>> Begin AVAILABLE DATA

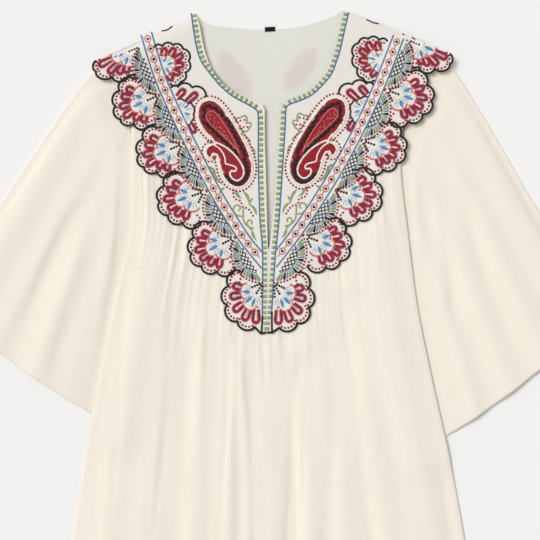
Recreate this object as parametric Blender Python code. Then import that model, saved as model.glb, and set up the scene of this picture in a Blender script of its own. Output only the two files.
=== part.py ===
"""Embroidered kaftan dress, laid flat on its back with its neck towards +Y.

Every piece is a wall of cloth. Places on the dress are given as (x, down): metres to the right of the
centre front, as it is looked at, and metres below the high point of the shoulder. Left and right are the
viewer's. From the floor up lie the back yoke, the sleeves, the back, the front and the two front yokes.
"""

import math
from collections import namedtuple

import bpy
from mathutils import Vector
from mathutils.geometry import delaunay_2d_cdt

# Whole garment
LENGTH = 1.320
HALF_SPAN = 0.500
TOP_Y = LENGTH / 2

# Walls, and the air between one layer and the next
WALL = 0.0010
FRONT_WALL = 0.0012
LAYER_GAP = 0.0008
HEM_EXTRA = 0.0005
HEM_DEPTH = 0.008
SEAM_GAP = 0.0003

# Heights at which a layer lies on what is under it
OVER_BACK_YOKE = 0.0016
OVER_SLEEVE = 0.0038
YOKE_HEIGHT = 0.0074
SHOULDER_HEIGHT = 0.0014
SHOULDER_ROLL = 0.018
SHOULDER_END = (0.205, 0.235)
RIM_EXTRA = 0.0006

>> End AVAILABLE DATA

GOAL: Print the material verbatim, all of it.

TASK SOLUTION:
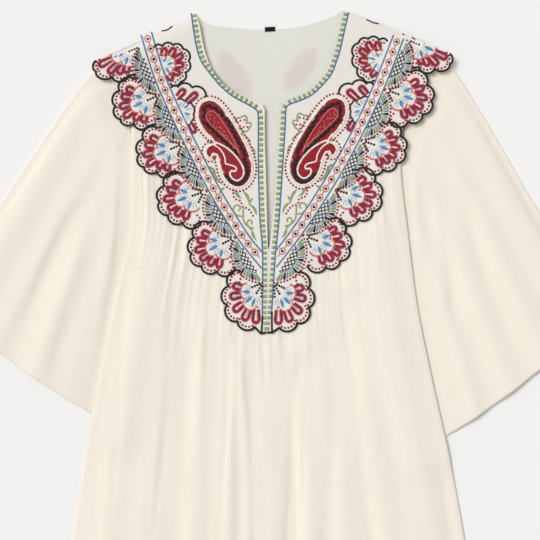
Recreate this object as parametric Blender Python code. Then import that model, saved as model.glb, and set up the scene of this picture in a Blender script of its own. Output only the two files.
=== part.py ===
"""Embroidered kaftan dress, laid flat on its back with its neck towards +Y.

Every piece is a wall of cloth. Places on the dress are given as (x, down): metres to the right of the
centre front, as it is looked at, and metres below the high point of the shoulder. Left and right are the
viewer's. From the floor up lie the back yoke, the sleeves, the back, the front and the two front yokes.
"""

import math
from collections import namedtuple

import bpy
from mathutils import Vector
from mathutils.geometry import delaunay_2d_cdt

# Whole garment
LENGTH = 1.320
HALF_SPAN = 0.500
TOP_Y = LENGTH / 2

# Walls, and the air between one layer and the next
WALL = 0.0010
FRONT_WALL = 0.0012
LAYER_GAP = 0.0008
HEM_EXTRA = 0.0005
HEM_DEPTH = 0.008
SEAM_GAP = 0.0003

# Heights at which a layer lies on what is under it
OVER_BACK_YOKE = 0.0016
OVER_SLEEVE = 0.0038
YOKE_HEIGHT = 0.0074
SHOULDER_HEIGHT = 0.0014
SHOULDER_ROLL = 0.018
SHOULDER_END = (0.205, 0.235)
RIM_EXTRA = 0.0006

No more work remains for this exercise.